Work instructions: Filter this data down to the lines that hold "with", and copy them.

— Start Data provided —

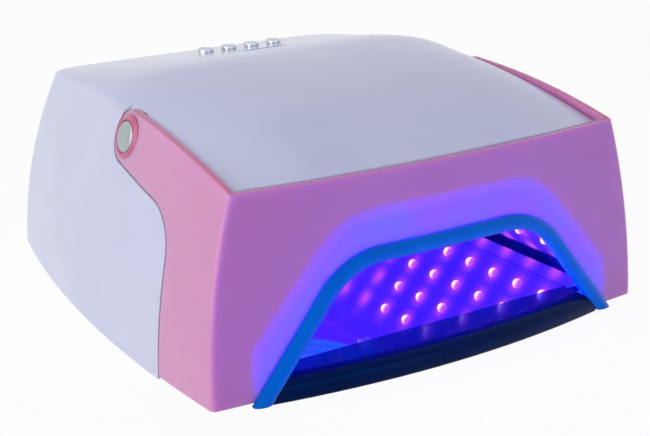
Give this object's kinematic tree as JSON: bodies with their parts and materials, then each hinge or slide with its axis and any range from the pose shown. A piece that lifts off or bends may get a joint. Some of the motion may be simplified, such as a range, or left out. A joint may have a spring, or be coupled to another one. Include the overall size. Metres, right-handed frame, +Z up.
{
  "type": "uv nail lamp",
  "caption": "Desktop lamp that cures gel polish: rounded white housing, translucent swing-up visor with an arch for the hand, pull-out mirror tray, push buttons and display.",
  "frame": {"origin": "under the middle of the lamp's bounding box, on the surface that its rubber feet stand on", "axes": "+Z up, -Y is the front with the hand opening, X runs across the lamp, which is the same on both sides apart from what is on its roof and rear"},
  "size_m": [0.226, 0.2488, 0.1096],
  "materials": {
    "housing": "glossy white",
    "housing_base": "satin white",
    "rail": "dark moulded",
    "reflector": "bright folded sheet",
    "circuit_board": "solder mask",
    "led_lens": "clear epoxy",
    "white_plastic": "moulded",
    "tube_glass": "coated glass",
    "black_rubber": "moulded rubber",
    "transformer_tape": "taped winding",
    "black_plastic": "moulded",
    "display_window": "tinted clear",
    "silver": "silver lacquer",
    "screw_steel": "zinc plated",
    "visor_tint": "translucent, glossy",
    "trim_blue": "glossy",
    "cap_silver": "silver lacquer",
    "tray_dark": "glossy dark",
    "tray_mirror": "mirror sheet"
  },
  "bodies": {
    "housing": {"top_shell": "housing", "base_frame": "housing_base", "tray_rail_left": "rail", "tray_rail_right": "rail", "side_mirrors": "tray_mirror", "reflector": "reflector", "led_board_left": "circuit_board", "led_board_right": "circuit_board", "led_lenses_left": "led_lens", "led_lenses_right": "led_lens", "tube_holder": "white_plastic", "coil_tube": "tube_glass", "tube_boots": "black_rubber", "ballast_board": "circuit_board", "transformer": "transformer_tape", "control_board": "circuit_board", "button_switches": "black_plastic", "display_module": "black_plastic", "display_window": "display_window", "power_jack": "black_plastic", "hinge_screws": "screw_steel", "base_screws": "screw_steel", "rubber_feet": "black_rubber"},
    "visor": {"visor": "visor_tint", "visor_trim": "trim_blue", "hinge_cap_left": "cap_silver", "hinge_cap_right": "cap_silver"},
    "tray": {"tray": "tray_dark", "tray_mirror": "tray_mirror"},
    "time_button_short": {"time_button_short": "silver"},
    "time_button_medium": {"time_button_medium": "silver"},
    "time_button_long": {"time_button_long": "silver"},
    "power_button": {"power_button": "silver"}
  },
  "joints": [
    {"name": "visor_hinge", "type": "hinge", "parent": "housing", "child": "visor", "pos_m": [0, -0.02071, 0.0877], "axis": [-1, 0, 0], "range_deg": [0, 70]},
    {"name": "tray_slide", "type": "slide", "parent": "housing", "child": "tray", "axis": [0, -1, 0], "range_m": [0, 0.11]},
    {"name": "time_button_short_press", "type": "slide", "parent": "housing", "child": "time_button_short", "axis": [0, 0, -1], "range_m": [0, 0.0008], "stiffness_N_per_m": 600},
    {"name": "time_button_medium_press", "type": "slide", "parent": "housing", "child": "time_button_medium", "axis": [0, 0, -1], "range_m": [0, 0.0008], "stiffness_N_per_m": 600},
    {"name": "time_button_long_press", "type": "slide", "parent": "housing", "child": "time_button_long", "axis": [0, 0, -1], "range_m": [0, 0.0008], "stiffness_N_per_m": 600},
    {"name": "power_button_press", "type": "slide", "parent": "housing", "child": "power_button", "axis": [0, 0, -1], "range_m": [0, 0.0008], "stiffness_N_per_m": 600}
  ]
}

— End Data provided —

Right answer:
Give this object's kinematic tree as JSON: bodies with their parts and materials, then each hinge or slide with its axis and any range from the pose shown. A piece that lifts off or bends may get a joint. Some of the motion may be simplified, such as a range, or left out. A joint may have a spring, or be coupled to another one. Include the overall size. Metres, right-handed frame, +Z up.
  "caption": "Desktop lamp that cures gel polish: rounded white housing, translucent swing-up visor with an arch for the hand, pull-out mirror tray, push buttons and display.",
  "frame": {"origin": "under the middle of the lamp's bounding box, on the surface that its rubber feet stand on", "axes": "+Z up, -Y is the front with the hand opening, X runs across the lamp, which is the same on both sides apart from what is on its roof and rear"},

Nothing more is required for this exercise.